Hahn et Strassman ont réalisé, quelques années avant le début du projet, la première fission. Par contre, même si elle a été démontrée théoriquement, aucune réaction en chaîne maîtrisée n'a encore été réalisée.
Le principe de cette réaction paraît simple : les neutrons supplémentaires émis par la fission d'un noyau peuvent à leur tour fissionner d'autres noyaux.
Mais, pour faire une réaction en chaîne, il faut avoir une quantité suffisante de matière fissile, appelée masse critique. Ce paramètre est essentiel, car si la quantité est trop peu importante, trop de neutrons émis sont perdus, et la réaction n’est pas entretenue. L’explosion ne peut dès lors plus avoir lieu.
Une masse de matériau fissile est donc qualifiée de critique lorsqu’elle est capable d’engendrer une réaction en chaîne. Plusieurs facteurs sont pris en compte dans le calcul de cette masse, comme la forme que prend la matière (sphère (forme compacte) : minimum de contact avec l’extérieur = moins de neutrons perdus), sa taille (le plus compact possible), sa pureté, et sa composition isotopique.
Elle se calcule avec la relation suivante, après une estimation du nombre de neutrons perdus :
k=f-I : f est le nombre de neutrons relâchés en moyenne lors de la réaction en chaîne par la fission d’un atome, et I est le nombre de neutrons perdus (ils s’échappent du système ou ils sont capturés par d’autres atomes sans provoquer de fission).
Quand k<1, la masse est dite sub-critique.
Quand k=1, la masse est dite critique.
Quand k>1, la masse est dite super-critique.
La première réaction en chaîne auto-entretenue est réalisée le 2 Décembre 1942 par Enrico Fermi à l’université de Chicago, dans une ancienne salle de squash. La première pile atomique est constituée de 6 tonnes d’uranium et de 36 tonnes d’oxyde d’uranium entourées de 50.000 blocs de graphite pur (400 tonnes de carbone). Le graphite sert de modérateur de neutrons. Le contrôle du système est obtenu grâce à des barres de Cadmium immergées dans la masse, chargées d'absorber les neutrons libérés. Lorsqu'elles sont retirées, la réaction commence. Il suffit de les replonger dans la masse pour arrêter la réaction. Sa puissance est très faible (un demi watt), car Fermi a du la modérer à cause de l’absence de système pour absorber les radiations produites.

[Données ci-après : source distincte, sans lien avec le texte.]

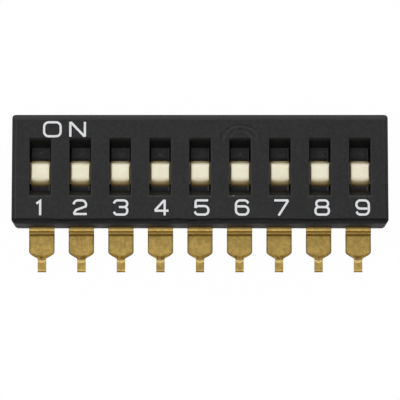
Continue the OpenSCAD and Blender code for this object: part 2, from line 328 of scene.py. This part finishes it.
def markFloors(f):
    p = floorMarks
    black = blackPlastic
    side = f.fromPole()
    ridges = f.span(f.noise(1, 2, 0.6, stretch=p["ridges"]), 0.42, 0.6)
    shade = f.span(f.y, *p["shadeFrom"]) * f.span(f.y, *p["shadeTo"])
    f.coat(ridges * p["ridgeStrength"] + shade * p["shadeStrength"], black["dark"])
    # painted highlights along a floor's right edge and beside it near the OFF end
    f.coat(f.span(side, *p["edge"]) * p["edgeStrength"], black["highlightAndPaleRing"])
    glint = f.span(side, *p["glint"]) * f.span(f.y, *p["glintFrom"])
    f.coat(glint * p["glintStrength"], black["dustAndHighlight"])
    f.coat(f.line(f.y - p["paleLine"][0], 0.05, 0.02) * p["paleLine"][1], black["dustAndHighlight"])
    f.coat(f.line(f.y - p["darkLine"][0], 0.06, 0.02) * p["darkLine"][1], black["dark"])
    scuffX, scuffY, scuffRadius = p["scuff"]
    rub = f.span(reach(side - scuffX, f.y - scuffY), scuffRadius, 0.05)
    rub = rub * f.span(f.noise(5, 3, 0.7), 0.5, 0.68)
    f.coat(rub * p["scuffStrength"], black["dustAndHighlight"])


def blackFinish(name, onCover=False):
    p = blackPlastic
    f = Finish(name, Specular_IOR_Level=p["specular"])
    mottle = f.noise(p["mottlePerMm"], 4, 0.6)
    cloud = f.noise(p["cloudPerMm"], 3, 0.6)
    grain = f.noise(p["grainPerMm"], 3, 0.6)
    cells = {"Vector": f.place, "Scale": p["specksPerMm"]}
    fromSpeck = f.add("TexVoronoi", {}, cells, out="Distance")
    speck = f.span(fromSpeck, p["speckSize"], 0.02)
    tone = f.span(mottle * 0.4 + cloud * 0.35 + grain * 0.25, 0.4, 0.6)
    f.paint(tone, p["color"], p["worn"])
    f.coat(speck * p["speckStrength"], p["dustAndHighlight"])
    # painted reflection of the gold leads in the wall above them
    leadReflectionMask = f.span(frontWallY / mm - f.y, -0.1, -0.02) * f.span(abs(f.fromPole()), *p["leadReflectionWide"])
    leadReflectionMask = leadReflectionMask * f.span(f.z + f.noise(2.5, 2) * 0.4, p["leadReflectionTop"], p["leadReflectionTop"] - 0.7)
    f.coat(leadReflectionMask * p["leadReflectionStrength"], p["leadReflection"])
    height = grain + cloud * 0.8 + speck * 0.5
    if onCover:
        height = height + markCover(f, cloud)
    else:
        markFloors(f)
    rougher = p["wallRough"] - p["rough"]
    wall = f.span(abs(f.y), p["wallFrom"], p["wallFrom"] + 0.1, 0, rougher)
    rough = f.span(mottle, 0.3, 0.7, p["rough"] - 0.05, p["rough"] + 0.08) + wall
    return f.complete(rough, height, p["grainDepth"])


ivoryPlastic = {
    "top": (0.83, 0.785, 0.61),
    "cloud": (0.79, 0.735, 0.54),
    "offEndLight": (0.9, 0.835, 0.6),  # painted light on the OFF end of the top
    "shade": (0.5, 0.455, 0.33),  # ON end of the top, where it falls off
    # painted shade, warmer and darker with depth below the face
    "warmShade": (0.68, 0.55, 0.28),
    "deepShade": (0.2, 0.125, 0.035),
    "lean": 0.2,  # the OFF end takes its colour from deeper down, the ON end from higher up
    "warmShadeFrom": 0.43,  # mm below the face of the housing, where the painted shade begins
    "warmShadeTo": 0.65,
    "deepShadeTo": 1.06,
    "endFrom": 0.52,  # mm from the middle of the knob
    "offEndLightFrom": (-0.3, -0.5),  # mm from the middle
    "flank": (0.15, 0.6),  # mm from the middle, across
    "flankStrength": 0.5,
    "edge": (0.47, 0.575),  # mm from the middle, strips of painted shade down the sides
    "edgeStrength": 0.75,
    "rough": (0.42, 0.54),
    "bleed": 0.1,
    "bleedDepth": 0.25 * mm,
    "cloudPerMm": 1.7,
    "grainPerMm": 11,
    "grainDepth": 0.003 * mm,
}


def ivoryFinish(name):
    p = ivoryPlastic
    f = Finish(name, Subsurface_Weight=p["bleed"], Subsurface_Scale=p["bleedDepth"])
    grain = f.noise(p["grainPerMm"], 3, 0.6)
    cloud = f.noise(p["cloudPerMm"], 3)
    along = f.y - knobMiddle / mm
    across = f.fromPole()
    depth = faceZ / mm - f.z - along * p["lean"]
    flank = f.span(abs(across), *p["flank"])
    low = f.span(depth, p["warmShadeFrom"] - 0.08, p["warmShadeTo"] - 0.1)
    end = f.span(along, p["endFrom"], p["endFrom"] + 0.18)
    end = end * (flank * 0.3 + f.span(across, -0.1, -0.5) * 0.3 + 0.38)
    left = f.span(-1 * across, *p["edge"])
    right = f.span(across, *p["edge"]) * low
    f.paint(f.span(cloud, 0.4, 0.7), p["top"], p["cloud"])
    # painted light on the OFF end of the top
    f.coat(f.span(along, *p["offEndLightFrom"]), p["offEndLight"])
    f.coat(end, p["shade"])
    # painted shade, warmer and darker with depth
    f.coat(f.span(depth, p["warmShadeFrom"], p["warmShadeTo"]), p["warmShade"])
    f.coat(f.span(depth, p["warmShadeTo"], p["deepShadeTo"]), p["deepShade"])
    # painted shade on the lower flanks and in strips down the sides
    f.coat(flank * low * p["flankStrength"], p["deepShade"])
    f.coat((left + right) * p["edgeStrength"], p["deepShade"])
    return f.complete(f.span(grain, 0.3, 0.7, *p["rough"]), grain, p["grainDepth"])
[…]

Une fois que la masse critique est calculée, la structure de la pile est définie. Les travaux commencent en Novembre : deux équipes de "construction" se relaient presque 24 heures sur 24. La construction se fait évidemment dans le plus grand secret.
Fermi et son équipe sont conscients de l'importance de leur tâche : le projet continue de son côté et le gouvernement investit pour mettre en place des usines. Mais tout dépend de leur succès : sans réaction en chaîne, pas de bombe atomique.
Le savant italien Fermi sera un vrai guide pour son équipe à travers les quelques mois de construction et d'expérimentation. Il montre ses capacités de leader et maitrise aussi sa science avec perfection (il est presque capable de déterminer quelle sera la dernière brique nécessaire pour commencer la réaction).
L'équipe de scientifiques de la pile de Chicago pour le quatrième anniversaire de sa conception.
Dernier rang, de gauche à droite : Norman Hilberry, Samuel Allison, Thomas Brill, Robert G. Nobles, Warren Nyer, et Marvin Wilkening. Milieu : Harold Agnew, William Sturm, Harold Lichtenberger, Leona W. Marshall, et Leo Szilard. Premier rang : Enrico Fermi, Walter H. Zinn, Albert Wattenberg, et Herbert L. Anderson.